◆ **Exercise details**
Quote the whole listing verbatim.

Records from a data collection

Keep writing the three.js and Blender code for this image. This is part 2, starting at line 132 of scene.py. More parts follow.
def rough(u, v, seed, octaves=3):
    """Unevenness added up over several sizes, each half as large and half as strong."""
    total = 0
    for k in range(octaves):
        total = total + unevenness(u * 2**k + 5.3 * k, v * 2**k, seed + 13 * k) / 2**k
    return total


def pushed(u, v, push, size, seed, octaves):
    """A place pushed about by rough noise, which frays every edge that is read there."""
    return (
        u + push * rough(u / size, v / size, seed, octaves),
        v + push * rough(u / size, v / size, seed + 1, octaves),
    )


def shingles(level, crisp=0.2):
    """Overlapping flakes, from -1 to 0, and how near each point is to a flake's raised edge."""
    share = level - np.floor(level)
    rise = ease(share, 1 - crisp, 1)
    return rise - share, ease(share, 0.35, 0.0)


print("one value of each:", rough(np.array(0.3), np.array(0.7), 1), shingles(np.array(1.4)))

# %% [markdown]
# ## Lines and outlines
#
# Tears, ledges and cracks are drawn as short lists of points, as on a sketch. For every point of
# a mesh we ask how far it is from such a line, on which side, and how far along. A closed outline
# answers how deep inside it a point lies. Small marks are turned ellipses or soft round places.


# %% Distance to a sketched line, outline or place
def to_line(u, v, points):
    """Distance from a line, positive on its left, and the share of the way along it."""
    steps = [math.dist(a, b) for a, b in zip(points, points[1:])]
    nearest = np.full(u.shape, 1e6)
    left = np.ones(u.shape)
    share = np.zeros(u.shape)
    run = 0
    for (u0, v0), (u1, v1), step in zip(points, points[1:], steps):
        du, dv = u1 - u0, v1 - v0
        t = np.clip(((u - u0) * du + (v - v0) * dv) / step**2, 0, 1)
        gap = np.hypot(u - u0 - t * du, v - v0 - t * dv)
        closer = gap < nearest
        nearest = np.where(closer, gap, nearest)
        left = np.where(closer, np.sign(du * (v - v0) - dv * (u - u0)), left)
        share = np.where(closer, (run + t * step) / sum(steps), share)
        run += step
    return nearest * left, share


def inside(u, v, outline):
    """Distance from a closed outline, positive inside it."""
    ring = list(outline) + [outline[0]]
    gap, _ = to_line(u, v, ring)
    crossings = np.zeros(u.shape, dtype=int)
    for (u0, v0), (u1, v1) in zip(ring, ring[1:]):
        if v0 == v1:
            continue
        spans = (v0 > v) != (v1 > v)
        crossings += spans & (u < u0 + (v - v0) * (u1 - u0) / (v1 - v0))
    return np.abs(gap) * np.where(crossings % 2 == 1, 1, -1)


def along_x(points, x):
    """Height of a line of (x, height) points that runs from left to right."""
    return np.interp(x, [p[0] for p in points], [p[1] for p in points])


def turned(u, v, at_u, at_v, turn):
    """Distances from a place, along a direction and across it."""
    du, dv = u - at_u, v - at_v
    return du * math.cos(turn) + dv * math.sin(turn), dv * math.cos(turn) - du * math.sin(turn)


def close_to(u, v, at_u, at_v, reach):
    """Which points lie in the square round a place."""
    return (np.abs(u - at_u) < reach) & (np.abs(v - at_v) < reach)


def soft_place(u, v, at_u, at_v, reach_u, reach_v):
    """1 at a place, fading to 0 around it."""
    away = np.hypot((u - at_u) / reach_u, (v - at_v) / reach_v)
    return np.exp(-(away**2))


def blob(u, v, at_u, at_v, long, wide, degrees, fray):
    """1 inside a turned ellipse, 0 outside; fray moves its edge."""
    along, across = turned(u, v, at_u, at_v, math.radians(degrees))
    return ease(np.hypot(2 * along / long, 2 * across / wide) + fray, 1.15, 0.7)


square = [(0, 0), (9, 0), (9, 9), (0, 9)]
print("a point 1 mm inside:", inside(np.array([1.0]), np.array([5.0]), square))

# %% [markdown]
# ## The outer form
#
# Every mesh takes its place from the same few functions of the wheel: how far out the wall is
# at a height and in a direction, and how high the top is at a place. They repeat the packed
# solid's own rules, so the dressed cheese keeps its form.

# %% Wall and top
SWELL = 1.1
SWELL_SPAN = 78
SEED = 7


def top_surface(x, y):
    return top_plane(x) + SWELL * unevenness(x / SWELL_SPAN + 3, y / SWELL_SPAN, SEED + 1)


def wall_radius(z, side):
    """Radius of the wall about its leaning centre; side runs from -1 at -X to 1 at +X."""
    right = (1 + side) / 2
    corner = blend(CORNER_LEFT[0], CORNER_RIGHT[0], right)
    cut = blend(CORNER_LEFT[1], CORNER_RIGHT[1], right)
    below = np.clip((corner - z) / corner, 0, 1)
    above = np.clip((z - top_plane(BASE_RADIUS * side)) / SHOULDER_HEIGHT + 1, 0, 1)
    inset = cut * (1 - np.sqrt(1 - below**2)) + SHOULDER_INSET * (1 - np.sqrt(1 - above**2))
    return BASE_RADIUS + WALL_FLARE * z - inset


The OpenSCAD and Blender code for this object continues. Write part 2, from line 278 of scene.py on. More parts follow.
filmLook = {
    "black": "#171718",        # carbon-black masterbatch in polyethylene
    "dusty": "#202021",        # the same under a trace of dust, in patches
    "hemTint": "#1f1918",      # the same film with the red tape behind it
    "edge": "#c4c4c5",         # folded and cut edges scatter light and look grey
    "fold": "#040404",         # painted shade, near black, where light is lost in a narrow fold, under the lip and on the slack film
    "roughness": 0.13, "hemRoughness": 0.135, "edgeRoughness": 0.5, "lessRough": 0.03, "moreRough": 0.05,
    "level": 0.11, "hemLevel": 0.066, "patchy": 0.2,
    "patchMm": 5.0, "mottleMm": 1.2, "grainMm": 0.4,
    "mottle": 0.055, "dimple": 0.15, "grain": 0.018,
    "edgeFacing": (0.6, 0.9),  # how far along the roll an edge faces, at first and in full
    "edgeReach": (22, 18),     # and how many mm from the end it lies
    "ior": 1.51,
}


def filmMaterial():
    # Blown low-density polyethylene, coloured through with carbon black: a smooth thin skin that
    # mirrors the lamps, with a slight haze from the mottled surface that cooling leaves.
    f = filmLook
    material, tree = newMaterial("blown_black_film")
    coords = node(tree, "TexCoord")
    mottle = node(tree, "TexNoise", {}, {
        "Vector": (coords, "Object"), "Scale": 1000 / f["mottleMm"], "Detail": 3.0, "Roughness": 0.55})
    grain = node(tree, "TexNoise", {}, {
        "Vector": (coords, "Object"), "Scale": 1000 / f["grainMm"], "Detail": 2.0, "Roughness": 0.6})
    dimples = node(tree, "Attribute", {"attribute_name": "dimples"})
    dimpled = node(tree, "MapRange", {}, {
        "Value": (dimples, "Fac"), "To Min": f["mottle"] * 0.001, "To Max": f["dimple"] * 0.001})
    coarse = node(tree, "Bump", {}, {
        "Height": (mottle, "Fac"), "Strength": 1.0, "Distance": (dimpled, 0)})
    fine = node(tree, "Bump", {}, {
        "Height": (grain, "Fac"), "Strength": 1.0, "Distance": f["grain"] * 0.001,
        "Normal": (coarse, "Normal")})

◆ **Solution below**
Keep writing the three.js and Blender code for this image. This is part 2, starting at line 132 of scene.py. More parts follow.
def rough(u, v, seed, octaves=3):
    """Unevenness added up over several sizes, each half as large and half as strong."""
    total = 0
    for k in range(octaves):
        total = total + unevenness(u * 2**k + 5.3 * k, v * 2**k, seed + 13 * k) / 2**k
    return total


def pushed(u, v, push, size, seed, octaves):
    """A place pushed about by rough noise, which frays every edge that is read there."""
    return (
        u + push * rough(u / size, v / size, seed, octaves),
        v + push * rough(u / size, v / size, seed + 1, octaves),
    )


def shingles(level, crisp=0.2):
    """Overlapping flakes, from -1 to 0, and how near each point is to a flake's raised edge."""
    share = level - np.floor(level)
    rise = ease(share, 1 - crisp, 1)
    return rise - share, ease(share, 0.35, 0.0)


print("one value of each:", rough(np.array(0.3), np.array(0.7), 1), shingles(np.array(1.4)))

# %% [markdown]
# ## Lines and outlines
#
# Tears, ledges and cracks are drawn as short lists of points, as on a sketch. For every point of
# a mesh we ask how far it is from such a line, on which side, and how far along. A closed outline
# answers how deep inside it a point lies. Small marks are turned ellipses or soft round places.


# %% Distance to a sketched line, outline or place
def to_line(u, v, points):
    """Distance from a line, positive on its left, and the share of the way along it."""
    steps = [math.dist(a, b) for a, b in zip(points, points[1:])]
    nearest = np.full(u.shape, 1e6)
    left = np.ones(u.shape)
    share = np.zeros(u.shape)
    run = 0
    for (u0, v0), (u1, v1), step in zip(points, points[1:], steps):
        du, dv = u1 - u0, v1 - v0
        t = np.clip(((u - u0) * du + (v - v0) * dv) / step**2, 0, 1)
        gap = np.hypot(u - u0 - t * du, v - v0 - t * dv)
        closer = gap < nearest
        nearest = np.where(closer, gap, nearest)
        left = np.where(closer, np.sign(du * (v - v0) - dv * (u - u0)), left)
        share = np.where(closer, (run + t * step) / sum(steps), share)
        run += step
    return nearest * left, share


def inside(u, v, outline):
    """Distance from a closed outline, positive inside it."""
    ring = list(outline) + [outline[0]]
    gap, _ = to_line(u, v, ring)
    crossings = np.zeros(u.shape, dtype=int)
    for (u0, v0), (u1, v1) in zip(ring, ring[1:]):
        if v0 == v1:
            continue
        spans = (v0 > v) != (v1 > v)
        crossings += spans & (u < u0 + (v - v0) * (u1 - u0) / (v1 - v0))
    return np.abs(gap) * np.where(crossings % 2 == 1, 1, -1)


def along_x(points, x):
    """Height of a line of (x, height) points that runs from left to right."""
    return np.interp(x, [p[0] for p in points], [p[1] for p in points])


def turned(u, v, at_u, at_v, turn):
    """Distances from a place, along a direction and across it."""
    du, dv = u - at_u, v - at_v
    return du * math.cos(turn) + dv * math.sin(turn), dv * math.cos(turn) - du * math.sin(turn)


def close_to(u, v, at_u, at_v, reach):
    """Which points lie in the square round a place."""
    return (np.abs(u - at_u) < reach) & (np.abs(v - at_v) < reach)


def soft_place(u, v, at_u, at_v, reach_u, reach_v):
    """1 at a place, fading to 0 around it."""
    away = np.hypot((u - at_u) / reach_u, (v - at_v) / reach_v)
    return np.exp(-(away**2))


def blob(u, v, at_u, at_v, long, wide, degrees, fray):
    """1 inside a turned ellipse, 0 outside; fray moves its edge."""
    along, across = turned(u, v, at_u, at_v, math.radians(degrees))
    return ease(np.hypot(2 * along / long, 2 * across / wide) + fray, 1.15, 0.7)


square = [(0, 0), (9, 0), (9, 9), (0, 9)]
print("a point 1 mm inside:", inside(np.array([1.0]), np.array([5.0]), square))

# %% [markdown]
# ## The outer form
#
# Every mesh takes its place from the same few functions of the wheel: how far out the wall is
# at a height and in a direction, and how high the top is at a place. They repeat the packed
# solid's own rules, so the dressed cheese keeps its form.

# %% Wall and top
SWELL = 1.1
SWELL_SPAN = 78
SEED = 7


def top_surface(x, y):
    return top_plane(x) + SWELL * unevenness(x / SWELL_SPAN + 3, y / SWELL_SPAN, SEED + 1)


def wall_radius(z, side):
    """Radius of the wall about its leaning centre; side runs from -1 at -X to 1 at +X."""
    right = (1 + side) / 2
    corner = blend(CORNER_LEFT[0], CORNER_RIGHT[0], right)
    cut = blend(CORNER_LEFT[1], CORNER_RIGHT[1], right)
    below = np.clip((corner - z) / corner, 0, 1)
    above = np.clip((z - top_plane(BASE_RADIUS * side)) / SHOULDER_HEIGHT + 1, 0, 1)
    inset = cut * (1 - np.sqrt(1 - below**2)) + SHOULDER_INSET * (1 - np.sqrt(1 - above**2))
    return BASE_RADIUS + WALL_FLARE * z - inset


The OpenSCAD and Blender code for this object continues. Write part 2, from line 278 of scene.py on. More parts follow.
filmLook = {
    "black": "#171718",        # carbon-black masterbatch in polyethylene
    "dusty": "#202021",        # the same under a trace of dust, in patches
    "hemTint": "#1f1918",      # the same film with the red tape behind it
    "edge": "#c4c4c5",         # folded and cut edges scatter light and look grey
    "fold": "#040404",         # painted shade, near black, where light is lost in a narrow fold, under the lip and on the slack film
    "roughness": 0.13, "hemRoughness": 0.135, "edgeRoughness": 0.5, "lessRough": 0.03, "moreRough": 0.05,
    "level": 0.11, "hemLevel": 0.066, "patchy": 0.2,
    "patchMm": 5.0, "mottleMm": 1.2, "grainMm": 0.4,
    "mottle": 0.055, "dimple": 0.15, "grain": 0.018,
    "edgeFacing": (0.6, 0.9),  # how far along the roll an edge faces, at first and in full
    "edgeReach": (22, 18),     # and how many mm from the end it lies
    "ior": 1.51,
}


def filmMaterial():
    # Blown low-density polyethylene, coloured through with carbon black: a smooth thin skin that
    # mirrors the lamps, with a slight haze from the mottled surface that cooling leaves.
    f = filmLook
    material, tree = newMaterial("blown_black_film")
    coords = node(tree, "TexCoord")
    mottle = node(tree, "TexNoise", {}, {
        "Vector": (coords, "Object"), "Scale": 1000 / f["mottleMm"], "Detail": 3.0, "Roughness": 0.55})
    grain = node(tree, "TexNoise", {}, {
        "Vector": (coords, "Object"), "Scale": 1000 / f["grainMm"], "Detail": 2.0, "Roughness": 0.6})
    dimples = node(tree, "Attribute", {"attribute_name": "dimples"})
    dimpled = node(tree, "MapRange", {}, {
        "Value": (dimples, "Fac"), "To Min": f["mottle"] * 0.001, "To Max": f["dimple"] * 0.001})
    coarse = node(tree, "Bump", {}, {
        "Height": (mottle, "Fac"), "Strength": 1.0, "Distance": (dimpled, 0)})
    fine = node(tree, "Bump", {}, {
        "Height": (grain, "Fac"), "Strength": 1.0, "Distance": f["grain"] * 0.001,
        "Normal": (coarse, "Normal")})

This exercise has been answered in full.